DATA SUPPLIED:
==============================
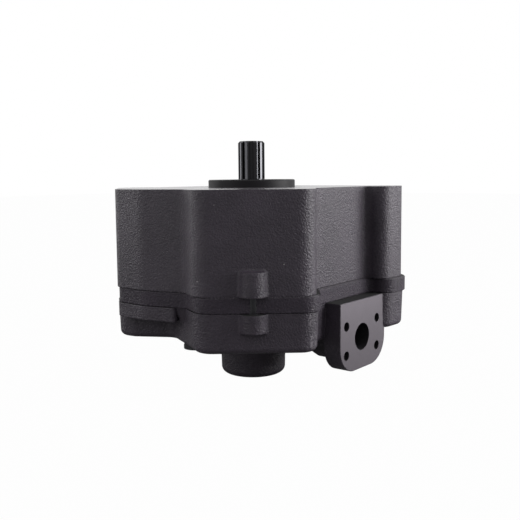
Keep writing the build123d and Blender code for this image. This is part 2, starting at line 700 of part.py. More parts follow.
# ---------------------------------------------------------------- vane cartridge
with BuildPart() as pressure_plate:
    with BuildSketch(Plane.XY.offset(cam_top)):
        Circle(side_plate_dia / 2)
        Circle(drive_spline_dia / 2 + 0.1, mode=Mode.SUBTRACT)
    extrude(amount=side_plate_thickness)
    with BuildSketch(Plane.XZ):
        with Locations((side_plate_dia / 2, side_plate_top - plate_seal_drop)):
            Rectangle(2 * (ring_section + 0.1), ring_section + 0.9)
    revolve(axis=Axis.Z, mode=Mode.SUBTRACT)
    for start in (20, 200):
        with BuildSketch(Plane.XY.offset(cam_top)):
            with BuildLine():
                draw_sector(port_inner_radius, side_plate_dia / 2 + 4.0, start, start + 50)
            make_face()
        extrude(amount=5, mode=Mode.SUBTRACT)
    for start in (105, 285):
        with BuildSketch(Plane.XY.offset(cam_top)):
            with BuildLine():
                draw_sector(port_inner_radius, port_outer_radius, start, start + 60)
            make_face()
        extrude(amount=3, mode=Mode.SUBTRACT)
        hx, hy = polar((port_inner_radius + port_outer_radius) / 2, start + 30)
        hole(hx, hy, side_plate_top, 5.0, side_plate_thickness)
    for angle in (0, 180):
        px, py = polar(pin_radius, angle)
        hole(px, py, cam_top, pin_dia + 0.1, 6.0, 1)
pressure_plate.part.label = "pressure_plate"
export_step(pressure_plate.part, "parts/pressure_plate.step")

with BuildPart() as pressure_plate_spring:
    with BuildSketch(Plane.XZ):
        with BuildLine():
            rim = plate_spring_outer_dia / 2
            eye = plate_spring_inner_dia / 2
            sheet = plate_spring_sheet
            Polyline((rim, side_plate_top), (rim, side_plate_top + sheet), (eye, room_top),
                     (eye, room_top - sheet),
                     (rim - 2.5, side_plate_top + 0.3), (rim - 2.5, side_plate_top), close=True)
        make_face()
    revolve(axis=Axis.Z)
pressure_plate_spring.part.label = "pressure_plate_spring"
export_step(pressure_plate_spring.part, "parts/pressure_plate_spring.step")

with BuildPart() as cam_ring:
    with BuildSketch(Plane.XY.offset(plate_top)):
        Circle(cam_outer_dia / 2)
        with BuildLine():
            Spline(*[polar(cam_radius(a), a) for a in range(0, 360, 10)], periodic=True)
        make_face(mode=Mode.SUBTRACT)
    extrude(amount=cam_width)
    for angle in (0, 180):
        px, py = polar(pin_radius, angle)
        hole(px, py, cam_top, pin_dia + 0.1, cam_width)
cam_ring.part.label = "cam_ring"
export_step(cam_ring.part, "parts/cam_ring.step")

with BuildPart() as rotor:
    with BuildSketch(Plane.XY.offset(plate_top + side_clearance)):
        Circle(rotor_dia / 2)
        Circle(drive_spline_dia / 2 + 0.1, mode=Mode.SUBTRACT)
        for k in range(drive_spline_teeth):
            with BuildLine():
                Polyline(*groove_points(drive_spline_teeth, drive_spline_root / 2,
                         drive_spline_dia / 2, k, 0, 0.1),
                         close=True)
            make_face()
        for k in range(vane_count):
            angle = vane_phase + 360.0 * k / vane_count
            mid = rotor_dia / 2 - vane_depth / 2 + 1.0
            with Locations(Location((*polar(mid, angle), 0), (0, 0, angle))):
                Rectangle(vane_depth + 3.0, vane_slot_width, mode=Mode.SUBTRACT)
            with Locations(polar(rotor_dia / 2 - vane_depth - 1.2, angle)):
                Circle(1.8, mode=Mode.SUBTRACT)
    extrude(amount=cam_width - 2 * side_clearance)
rotor.part.label = "rotor"
export_step(rotor.part, "parts/rotor.step")

for k in range(vane_count):
    angle = vane_phase + 360.0 * k / vane_count
    with BuildPart() as vane:
        with BuildSketch(Plane.XY.offset(plate_top + side_clearance)):
            mid = rotor_dia / 2 - 0.05 - vane_depth / 2
            with Locations(Location((*polar(mid, angle), 0), (0, 0, angle))):
                RectangleRounded(vane_depth, vane_thickness, 0.7)
        extrude(amount=cam_width - 2 * side_clearance)
    vane_name = "vane_%02d" % (k + 1)
    vane.part.label = vane_name
    export_step(vane.part, "parts/" + vane_name + ".step")

with BuildPart() as cartridge_pins:
    for angle in (0, 180):
        px, py = polar(pin_radius, angle)
        with Locations((px, py, cam_top + 5.5 - pin_length / 2)):
            Cylinder(pin_dia / 2, pin_length)
cartridge_pins.part.label = "cartridge_pins"
export_step(cartridge_pins.part, "parts/cartridge_pins.step")

# ---------------------------------------------------------------- rear bearing
with BuildPart() as rear_bearing_shell:
    with BuildSketch(Plane.XZ):
        ro = shell_outer_dia / 2
        ri = shell_inner_dia / 2
        low = shell_top - shell_length
        with BuildLine():
            Polyline((ro, shell_top), (ro, low), (ro - 2.4, low), (ro - 2.4, low + 1.0), (ri, low + 1.0),
                     (ri, shell_top - 1.0), (ro - 2.4, shell_top - 1.0), (ro - 2.4, shell_top), close=True)
        make_face()
    revolve(axis=Axis.Z)
rear_bearing_shell.part.label = "rear_bearing_shell"
export_step(rear_bearing_shell.part, "parts/rear_bearing_shell.step")

needle_mid = shell_top - shell_length / 2
with BuildPart() as rear_bearing_needles:
    with Locations((0, 0, needle_mid)):
        with PolarLocations(needle_pitch_dia / 2, needle_count):
            Cylinder(needle_dia / 2, needle_length)
rear_bearing_needles.part.label = "rear_bearing_needles"
export_step(rear_bearing_needles.part, "parts/rear_bearing_needles.step")

with BuildPart() as rear_bearing_cage:
    with BuildSketch(Plane.XY.offset(shell_top - shell_length + 1.1)):
        Circle(needle_pitch_dia / 2 + 0.7)
        Circle(needle_pitch_dia / 2 - 0.7, mode=Mode.SUBTRACT)
    extrude(amount=shell_length - 2.2)
    with Locations((0, 0, needle_mid)):
        with PolarLocations(needle_pitch_dia / 2, needle_count):
            Cylinder(needle_dia / 2 + 0.08, needle_length + 0.2, mode=Mode.SUBTRACT)
rear_bearing_cage.part.label = "rear_bearing_cage"
export_step(rear_bearing_cage.part, "parts/rear_bearing_cage.step")

# ---------------------------------------------------------------- ring seals
ring_seals = [
    ("pressure_plate_seal", plate_bore_dia / 2 - ring_section / 2, side_plate_top - plate_seal_drop),
    ("upper_face_seal", outer_seal_radius, plate_top + ring_section / 2),
    ("lower_face_seal", outer_seal_radius, cover_top - ring_section / 2),
    ("gallery_seal", gallery_seal_radius, cover_top - ring_section / 2),
]
for ring_name, ring_radius, ring_z in ring_seals:
    with BuildPart() as ring_seal:
        with BuildSketch(Plane.XZ):
            with Locations((ring_radius, ring_z)):
                Circle(ring_section / 2)
        revolve(axis=Axis.Z)
    ring_seal.part.label = ring_name
    export_step(ring_seal.part, "parts/" + ring_name + ".step")

# ---------------------------------------------------------------- fasteners
with BuildPart() as casing_dowels:
    for dx, dy in (dowel_boss_pos, rear_dowel_pos):
        with BuildSketch(Plane.XY.offset((plate_top + cover_top - dowel_length) / 2)):
            with Locations((dx, dy)):
                Circle(dowel_dia / 2)
        extrude(amount=dowel_length)
casing_dowels.part.label = "casing_dowels"
export_step(casing_dowels.part, "parts/casing_dowels.step")

bolt_seat = cover_bottom + bolt_sink_depth
with BuildPart() as cover_bolts:
    for bx, by in bolt_places:
        with BuildSketch(Plane.XY.offset(bolt_seat - bolt_head_height)):
            with Locations((bx, by)):
                Circle(bolt_head_dia / 2)
        extrude(amount=bolt_head_height)
        with BuildSketch(Plane.XY.offset(bolt_seat)):
            with Locations((bx, by)):
                Circle(bolt_dia / 2)
        extrude(amount=bolt_length)
        with BuildSketch(Plane.XY.offset(bolt_seat - bolt_head_height)):
            with Locations((bx, by)):
                RegularPolygon(bolt_key_width / 2, 6, major_radius=False)
        extrude(amount=bolt_key_depth, mode=Mode.SUBTRACT)
cover_bolts.part.label = "cover_bolts"
export_step(cover_bolts.part, "parts/cover_bolts.step")

# ---------------------------------------------------------------- relief valve
vx, vy = valve_pos
poppet_low = valve_bore_top - 9.0
poppet_roof = valve_bore_top - 4.0
poppet_nose = valve_bore_top + 1.4
poppet_shoulder = valve_bore_top - 3.2
with BuildPart() as relief_poppet:
    with BuildSketch(Plane.XZ.offset(-vy)):
        with BuildLine():
            rp = poppet_dia / 2
            Polyline((vx, poppet_nose), (vx + 1.7, poppet_nose), (vx + rp, poppet_shoulder),
                     (vx + rp, poppet_low),
                     (vx + 4.3, poppet_low), (vx + 4.3, poppet_roof), (vx, poppet_roof), close=True)
        make_face()
    revolve(axis=Axis((vx, vy, 0), (0, 0, 1)))
relief_poppet.part.label = "relief_poppet"
export_step(relief_poppet.part, "parts/relief_poppet.step")

plug_top = cover_bottom + 7.2
spring_wire = 1.0
with BuildPart() as relief_spring:
    with BuildLine(Plane(origin=(vx, vy, plug_top + spring_wire / 2))):
        Helix(pitch=(poppet_roof - plug_top - spring_wire) / 5,
              height=poppet_roof - plug_top - spring_wire, radius=3.4)
    with BuildSketch(Plane(origin=(vx + 3.4, vy, plug_top + spring_wire / 2), x_dir=(1, 0, 0),
                     z_dir=(0, 1, 0))):
        Circle(spring_wire / 2)
    sweep(is_frenet=True)
relief_spring.part.label = "relief_spring"
export_step(relief_spring.part, "parts/relief_spring.step")

with BuildPart() as relief_plug:
    with BuildSketch(Plane.XY.offset(cover_bottom - plug_head_height)):
        with Locations(valve_pos):
            Circle(plug_collar_dia / 2)
    extrude(amount=plug_head_height - plug_washer)
    with BuildSketch(Plane.XY.offset(cover_bottom - plug_washer)):
        with Locations(valve_pos):
            Circle(plug_thread_dia / 2)
    extrude(amount=plug_top - cover_bottom + plug_washer)
    with BuildSketch(Plane.XY.offset(cover_bottom - plug_head_height)):
        with Locations(valve_pos):
            RegularPolygon(plug_socket / 2, 6, major_radius=False)
    extrude(amount=plug_socket_depth, mode=Mode.SUBTRACT)
relief_plug.part.label = "relief_plug"
export_step(relief_plug.part, "parts/relief_plug.step")

with BuildPart() as relief_plug_seal:
    with BuildSketch(Plane.XY.offset(cover_bottom - plug_washer)):
        with Locations(valve_pos):
            Circle(plug_collar_dia / 2 - 0.4)
            Circle(plug_thread_dia / 2, mode=Mode.SUBTRACT)
    extrude(amount=plug_washer)
relief_plug_seal.part.label = "relief_plug_seal"
export_step(relief_plug_seal.part, "parts/relief_plug_seal.step")
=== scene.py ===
# %% [markdown]
# # A hydraulic vane pump in a small studio
# The solid pieces of the pump come from the CAD part, each already in its true place and size.
# This script gives every piece its finish, adds the fine detail that the solids leave out, and sets
# up a camera, a floor and soft lamps. All lengths are metres. The shaft axis is x = y = 0, +Z runs
# out along the shaft, z = 0 is the machined mounting face and +X is the way the outlet port faces.

# %% Load the solid pieces
import math
import bmesh
import bpy
from mathutils import Matrix, Vector
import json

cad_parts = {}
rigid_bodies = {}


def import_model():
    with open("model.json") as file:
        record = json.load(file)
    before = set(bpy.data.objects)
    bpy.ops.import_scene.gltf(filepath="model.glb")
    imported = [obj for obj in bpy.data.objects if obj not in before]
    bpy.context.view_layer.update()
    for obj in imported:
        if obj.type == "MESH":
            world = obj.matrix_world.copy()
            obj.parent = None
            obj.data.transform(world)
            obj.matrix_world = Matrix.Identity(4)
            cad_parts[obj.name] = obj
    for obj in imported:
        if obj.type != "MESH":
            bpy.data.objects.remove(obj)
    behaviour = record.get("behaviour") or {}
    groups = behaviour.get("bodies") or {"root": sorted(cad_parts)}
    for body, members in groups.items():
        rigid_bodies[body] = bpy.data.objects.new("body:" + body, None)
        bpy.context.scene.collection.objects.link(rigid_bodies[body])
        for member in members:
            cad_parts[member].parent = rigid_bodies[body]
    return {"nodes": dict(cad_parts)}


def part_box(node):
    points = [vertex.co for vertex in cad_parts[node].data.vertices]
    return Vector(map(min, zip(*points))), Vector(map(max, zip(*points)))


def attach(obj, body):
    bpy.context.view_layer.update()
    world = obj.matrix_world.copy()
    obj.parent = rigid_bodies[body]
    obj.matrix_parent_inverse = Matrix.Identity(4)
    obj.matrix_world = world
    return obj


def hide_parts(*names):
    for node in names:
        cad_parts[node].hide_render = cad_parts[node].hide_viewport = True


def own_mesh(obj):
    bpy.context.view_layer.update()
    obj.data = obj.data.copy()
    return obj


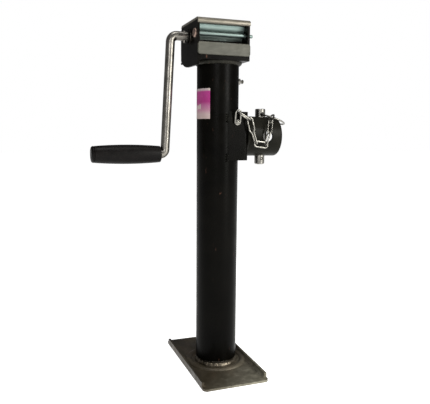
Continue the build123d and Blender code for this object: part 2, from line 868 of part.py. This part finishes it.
# ---------------------------------------------------------------- lock pin
eye_z = 354.0
eye_r = 3.2
detent_z = 292.5
with BuildPart() as lock_pin:
    with BuildSketch(Plane.XY.offset(pin_low)):
        with Locations((pin_x, 0)):
            Circle(pin_d / 2)
    extrude(amount=pin_high - pin_low)
    chamfer(lock_pin.edges().group_by(Axis.Z)[0], length=1.4)
    chamfer(lock_pin.edges().group_by(Axis.Z)[-1], length=0.8)
    with BuildSketch(Plane.XZ.offset(-pin_d)):
        with Locations((pin_x, eye_z)):
            Circle(eye_r)
    extrude(amount=2 * pin_d, mode=Mode.SUBTRACT)
    with BuildSketch(Plane.XZ.offset(0)):
        with Locations((pin_x, detent_z)):
            Circle(2.3)
    extrude(amount=pin_d, mode=Mode.SUBTRACT)
lock_pin.part.label = "lock_pin"
export_step(lock_pin.part, "parts/lock_pin.step")

with BuildPart() as detent_ball:
    with Locations((pin_x, -(pin_d / 2 - 2.0), detent_z)):
        Sphere(2.2)
detent_ball.part.label = "detent_ball"
export_step(detent_ball.part, "parts/detent_ball.step")

# ---------------------------------------------------------------- pull ring
# The ring goes through the lock pin's eye and droops on to the pipe.
pull_ring_r = 19.0
pull_wire_r = 1.15
pull_droop = 20.0
pull_ring_x = 82.05
pull_ring_z = 347.5
pull_plane = Plane(
    origin=(pull_ring_x, 0, pull_ring_z),
    x_dir=(cos(radians(pull_droop)), 0, -sin(radians(pull_droop))),
    z_dir=(sin(radians(pull_droop)), 0, cos(radians(pull_droop))),
)
with BuildPart() as pull_ring:
    with Locations(pull_plane):
        Torus(pull_ring_r, pull_wire_r)
pull_ring.part.label = "pull_ring"
export_step(pull_ring.part, "parts/pull_ring.step")

# ---------------------------------------------------------------- chain
# Link 1 is welded to the bracket. Links 2 to 8 hang from it to the pull ring, every other
# link turned by a quarter. A link's lean is the angle of its length above level.
link_wire = 2.2
link_reach = 19.4
link_bend_r = 3.7
link_seat = 2.8
chain_y = -33.6
chain_start = (17.4, chain_y, 355.4)
link_leans = (-31, -76, -70, -8, 72, 73, 50)
link_side_steps = (0, 0, 0, 0, 1.0, 5.0, 14.0)
link_twists = (0, 0, 0, 0, 0, 15, 10)


def chain_link(low, high, side):
    """An oval of round wire between the middles of its two end bars."""
    along = (high - low).normalized()
    half_run = (high - low).length / 2 - link_bend_r
    across = along.cross(side).cross(along).normalized()
    face = Plane(origin=(low + high) / 2, x_dir=along, z_dir=along.cross(across))
    with BuildPart() as made:
        with BuildLine(face) as wire_line:
            Line((-half_run, link_bend_r), (half_run, link_bend_r))
            ThreePointArc((half_run, link_bend_r), (half_run + link_bend_r, 0), (half_run, -link_bend_r))
            Line((half_run, -link_bend_r), (-half_run, -link_bend_r))
            ThreePointArc((-half_run, -link_bend_r), (-half_run - link_bend_r, 0), (-half_run, link_bend_r))
        with BuildSketch(Plane(origin=wire_line.line @ 0, z_dir=wire_line.line % 0)):
            Circle(link_wire / 2)
        sweep()
    return made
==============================
GOAL OF THE EXERCISE:
Extract only the lines from the line with "extrude(amount=plug_washer)" through the line with "for member in", keeping both end lines exactly as they are.

TASK RESULT:
    extrude(amount=plug_washer)
relief_plug_seal.part.label = "relief_plug_seal"
export_step(relief_plug_seal.part, "parts/relief_plug_seal.step")
=== scene.py ===
# %% [markdown]
# # A hydraulic vane pump in a small studio
# The solid pieces of the pump come from the CAD part, each already in its true place and size.
# This script gives every piece its finish, adds the fine detail that the solids leave out, and sets
# up a camera, a floor and soft lamps. All lengths are metres. The shaft axis is x = y = 0, +Z runs
# out along the shaft, z = 0 is the machined mounting face and +X is the way the outlet port faces.

# %% Load the solid pieces
import math
import bmesh
import bpy
from mathutils import Matrix, Vector
import json

cad_parts = {}
rigid_bodies = {}


def import_model():
    with open("model.json") as file:
        record = json.load(file)
    before = set(bpy.data.objects)
    bpy.ops.import_scene.gltf(filepath="model.glb")
    imported = [obj for obj in bpy.data.objects if obj not in before]
    bpy.context.view_layer.update()
    for obj in imported:
        if obj.type == "MESH":
            world = obj.matrix_world.copy()
            obj.parent = None
            obj.data.transform(world)
            obj.matrix_world = Matrix.Identity(4)
            cad_parts[obj.name] = obj
    for obj in imported:
        if obj.type != "MESH":
            bpy.data.objects.remove(obj)
    behaviour = record.get("behaviour") or {}
    groups = behaviour.get("bodies") or {"root": sorted(cad_parts)}
    for body, members in groups.items():
        rigid_bodies[body] = bpy.data.objects.new("body:" + body, None)
        bpy.context.scene.collection.objects.link(rigid_bodies[body])
        for member in members:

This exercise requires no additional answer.